Part of creating a successful dead of winter menu that is at once local and varied is to show the versatility of a given ingredient, so at Chef and the Farmer, collards have many faces. We cream them, puree them into chowder, smoke them, pickle them, fry them, stuff them into raviolis, use them as wrappers and serve them raw. The idea is not to do all these preparations at once. This is not Chef and the Collard. No customer should sense we as a kitchen are trying to be resourceful, utilizing one ingredient in as many ways as possible. Instead we rotate these techniques throughout the course of a season so the ingredients’ presentation is always fresh and seemingly new. That’s the goal.

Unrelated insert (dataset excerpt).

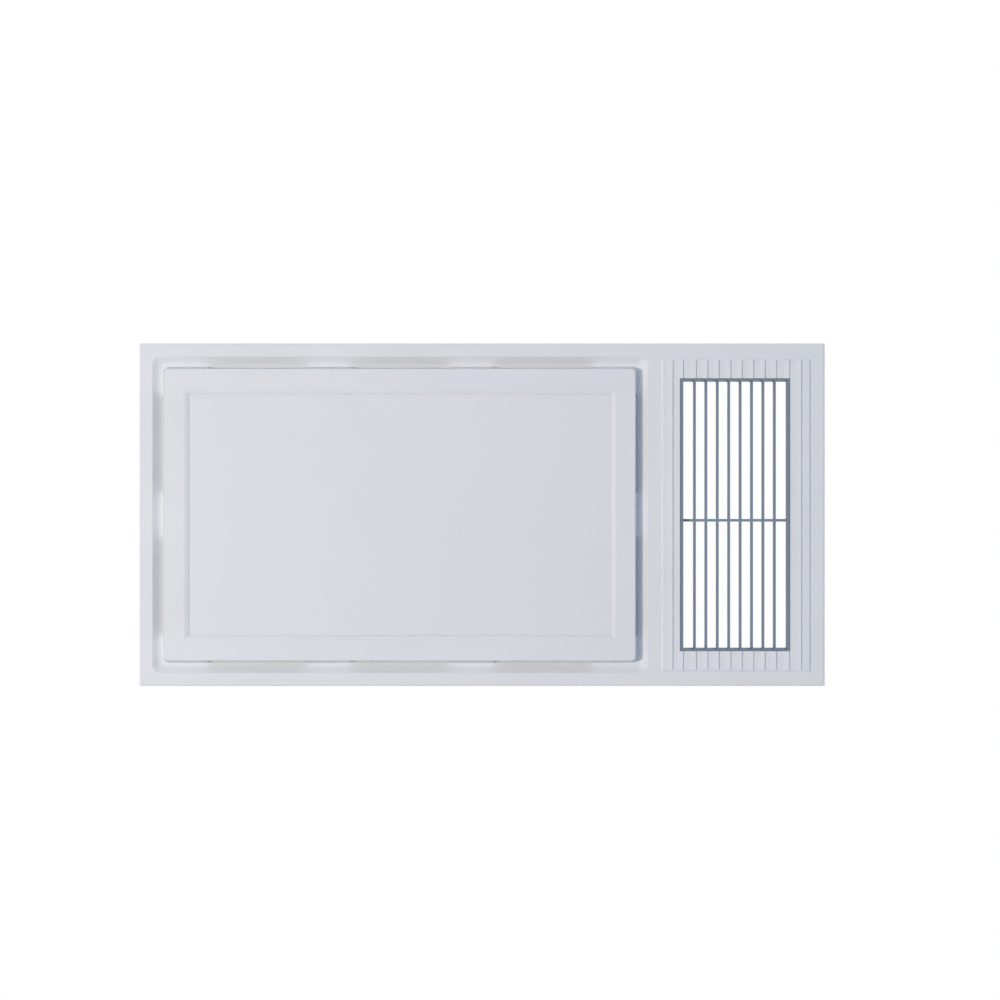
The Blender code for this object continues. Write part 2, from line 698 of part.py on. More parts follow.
def seal_rib(root):
    """Upstanding rib that runs round under the casing's flange."""
    outer = centred(0.0, SEAL_RIB_END, SEAL_RIB_SIDE)
    inner = centred(0.0, SEAL_RIB_END, SEAL_RIB_SIDE, SEAL_RIB_THICKNESS)
    return tube(outer, inner, root, CASING_BOTTOM - FIT)


def stud_boss(place):
    """Boss that guides one of the lamp's studs."""
    return pin(TAB_BOSS_RADIUS, RECESS_BACK - FACE_SKIN / 2, RECESS_BACK + TAB_BOSS_HEIGHT, centre=place)


def stud_hole(place):
    """Hole through a tab and its boss."""
    top = RECESS_BACK + TAB_BOSS_HEIGHT + OVERRUN
    return pin(STUD_RADIUS + FIT, RECESS_FLOOR - OVERRUN, top, centre=place)


def outlet_collar(root):
    """Wall behind the face that runs round the outlet."""
    outer = centred(OUTLET_X, OUTLET_LENGTH / 2 + FACE_SKIN, OUTLET_SIDE + FACE_SKIN)
    inner = centred(OUTLET_X, OUTLET_LENGTH / 2 - FACE_SKIN, OUTLET_SIDE - FACE_SKIN)
    return tube(outer, inner, root, COLLAR_HEIGHT)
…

Fortunately for us, winter is not all about dried grains, roots and hearty greens. We rely pretty heavily on Warren Brother’s, of Brother’s farm, small greenhouse to help keep things bright and tender. All season long Warren brings us beautiful head lettuces and microgreens that provide splashes of color and contrasts in texture for dishes that could otherwise show up drab or one note.
Another pivotal ingredient in our dead of winter menu, Florida Citrus, is actually my favorite part of the season. Once a month, from November to March, the Citrus Unlimited truck parks on Vernon Avenue in Kinston and sells the best Ruby Red grapefruit, Navel oranges, tangelos and Honey Bell tangerines I’ve ever had. I love fruit, but I really love citrus, so much so that I don’t participate in it’s prep at the restaurant because I have made myself sick one too many times on the left over juice from discarded citrus membranes.
Here at Chef and the Farmer we do the obvious, highlighting the fruit in salads and desserts. But where the ingredient really shines is when used to balance heavy, less elegant items. A little orange juice squirted into a caramelized turnip soup levitates the whole thing and makes your palate crave more. Drop a few braised pork and orange zest meatballs into the mix and I’ve been told even kids call it the best potato soup ever (although none in my family).
Obviously creating and maintaining an interesting and above all delicious winter menu is more complicated than boiling and pureeing a bunch of root vegetables, sliding them under a hunk of beef, scattering a few micro pea shoots overtop and finishing the whole thing with orange zest. Yes it is more complex than that, but you get the idea. Even the dead of winter offers an abundance of food to enjoy and with a little planning and creative manipulation, the season can seem as varied as summer (almost).